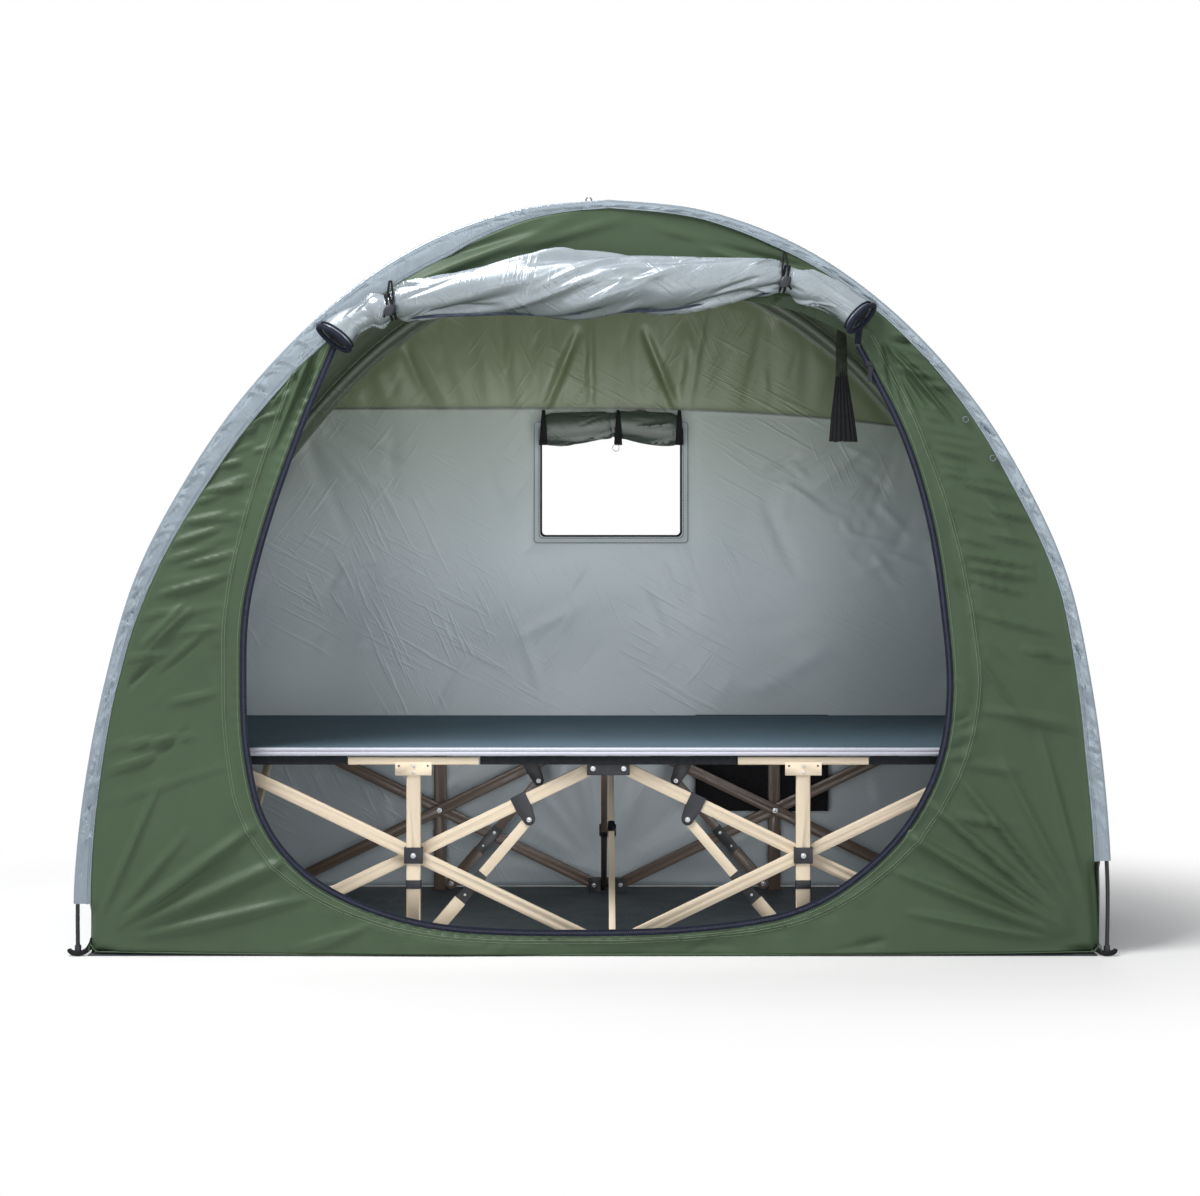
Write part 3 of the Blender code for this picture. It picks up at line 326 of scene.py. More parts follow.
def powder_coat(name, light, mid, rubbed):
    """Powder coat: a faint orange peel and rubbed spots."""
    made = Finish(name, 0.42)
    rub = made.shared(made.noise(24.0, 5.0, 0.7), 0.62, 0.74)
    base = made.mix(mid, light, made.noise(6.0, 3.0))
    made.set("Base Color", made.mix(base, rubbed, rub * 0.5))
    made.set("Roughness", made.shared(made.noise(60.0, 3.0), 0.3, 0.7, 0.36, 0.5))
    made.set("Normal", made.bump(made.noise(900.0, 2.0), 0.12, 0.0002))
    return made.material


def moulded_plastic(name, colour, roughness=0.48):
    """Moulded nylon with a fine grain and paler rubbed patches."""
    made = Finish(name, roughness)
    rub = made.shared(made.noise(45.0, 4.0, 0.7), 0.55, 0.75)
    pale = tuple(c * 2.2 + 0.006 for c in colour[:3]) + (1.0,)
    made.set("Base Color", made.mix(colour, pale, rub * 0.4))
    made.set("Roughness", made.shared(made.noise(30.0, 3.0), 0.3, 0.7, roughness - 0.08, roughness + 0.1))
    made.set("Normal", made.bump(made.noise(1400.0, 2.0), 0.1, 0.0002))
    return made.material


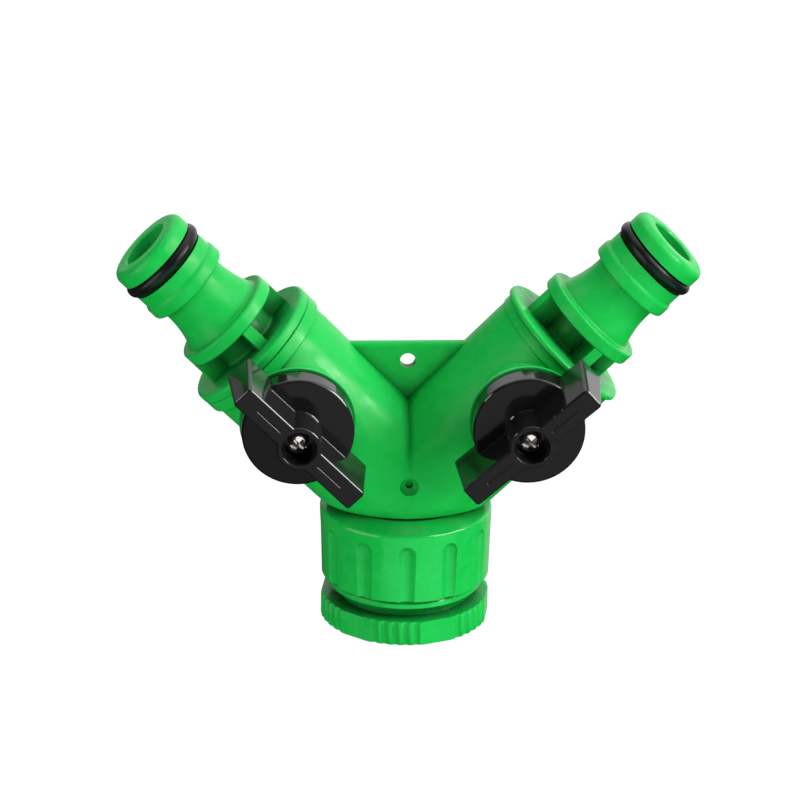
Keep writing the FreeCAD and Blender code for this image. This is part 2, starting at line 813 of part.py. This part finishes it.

> _What the task asks_:
Pull out every line above that holds the word "this".

> _Reply_:
Write part 3 of the Blender code for this picture. It picks up at line 326 of scene.py. More parts follow.
Keep writing the FreeCAD and Blender code for this image. This is part 2, starting at line 813 of part.py. This part finishes it.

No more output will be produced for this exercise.